David Assouline 930x620

"Insupportable et inacceptable". Le porte-parole du Parti socialiste, David Assouline, a été l'un des premiers à s'émouvoir de l’affaire. "Les circonstances et les responsabilités qui ont amené la préfecture à prendre une telle décision doivent être clairement établies", a-t-il déclaré jugeant "choquantes" les conditions dans lesquelles cette élève de 3e de Pontarlier a été remise à la police. "Faire descendre d'un bus par les forces de l'ordre une élève devant l'ensemble de ses camarades de classe est insupportable et inacceptable", a-t-il estimé. Le député socialiste Pouria Amirshahi a de son côté exprimé son "effroi" et demandé "le retour immédiat de Leonarda ainsi que sa famille en France".

"Politique inhumaine". Les attaques les plus violentes sont venues comme souvent de la gauche de la gauche. Le Parti de gauche (PG) de Jean-Luc Mélenchon a fustigé mardi la "politique inhumaine" du ministre de l'Intérieur. "La lepénisation des esprits a décidément pris ses quartiers place Beauvau", peut-on encore lire dans un communiqué. A la mi-journée, le PG a carrément "exigé" la démission de Manuel Valls. De leur côté, les coprésidents du groupe écologiste à l'Assemblée, Barbara Pompili et François de Rugy, ont réclamé mercredi un réexamen du dossier de la famille de la collégienne, "en vue d'un retour rapide", condamnant "fermement les explications du ministère de l'Intérieur".

Une "rafle". Bernard Roman, député PS du Nard, est allé encore plus loin. "Je soutiens sans aucun problème la politique et le positionnement de Manuel Valls dans sa tâche de ministre de l'Intérieur. Mais il y a des limites au-delà desquelles on sort du champ de ce qui est acceptable pour la gauche, et là on l'a fait", a-t-il déclaré Bernard Roman dans les couloirs de l'Assemblée.  "Aller chercher un enfant dans une activité scolaire, ce n'est pas une expulsion, c'est une rafle. Ce n'est pas acceptable, et M. Valls ne doit pas accepter qu'un de ses préfets se dise ‘puisqu'il y a un avion à prendre, on va chercher un enfant dans un milieu scolaire’", a poursuivi le député, premier questeur (en charge des Finances) de l'Assemblée.

ACTE II : Valls assume

Valls assume et donne sa version... Manuel Valls a de son côté affirmé appliquer "avec fermeté les décisions d'éloignement tout en veillant scrupuleusement au respect des droits des étrangers qui font l'objet d'une mesure d'éloignement". Selon lui, le 9 octobre, lorsque la police aux frontières du Doubs et la gendarmerie "se sont rendues au domicile de la mère et des enfants pour assurer leur retour au Kosovo", où le père de famille avait été expulsé la veille, elles ont constaté que "l'une des enfants était absente".

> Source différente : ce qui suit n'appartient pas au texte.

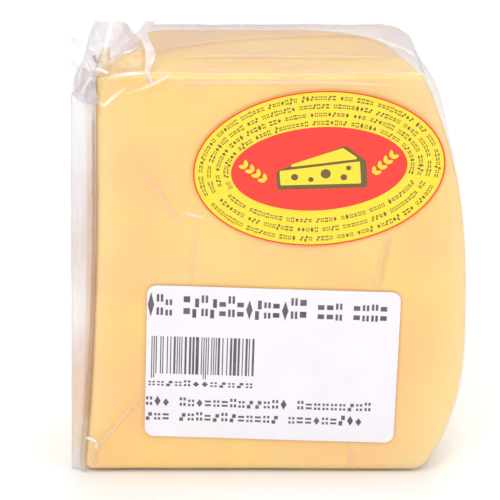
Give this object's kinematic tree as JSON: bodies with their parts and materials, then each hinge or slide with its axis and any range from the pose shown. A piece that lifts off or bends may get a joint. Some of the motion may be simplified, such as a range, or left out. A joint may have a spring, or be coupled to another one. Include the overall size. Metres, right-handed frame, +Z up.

"Un membre du comité de soutien de la famille a, en présence de la mère, appelé cette jeune fille sur son téléphone portable. Il a été convenu entre la famille, le représentant de son comité de soutien, l'enseignante en charge de la sortie scolaire et les forces de l'ordre de laisser la jeune fille sortir du bus afin de lui permettre de rejoindre sa famille dans le cadre de l'exécution de la mesure d'éloignement", a précisé le ministre dans un communiqué. "La jeune fille est descendue du bus pour attendre les fonctionnaires qui sont venus la prendre en charge", a-t-il ajouté, se bornant à affirmer qu'il s'agit d'une famille kosovare. Le ministre de l'Intérieur, qui a demandé depuis Lorient que "chacun garde son sang-froid", a tout de même annoncé l'ouverture d'une enquête administrative.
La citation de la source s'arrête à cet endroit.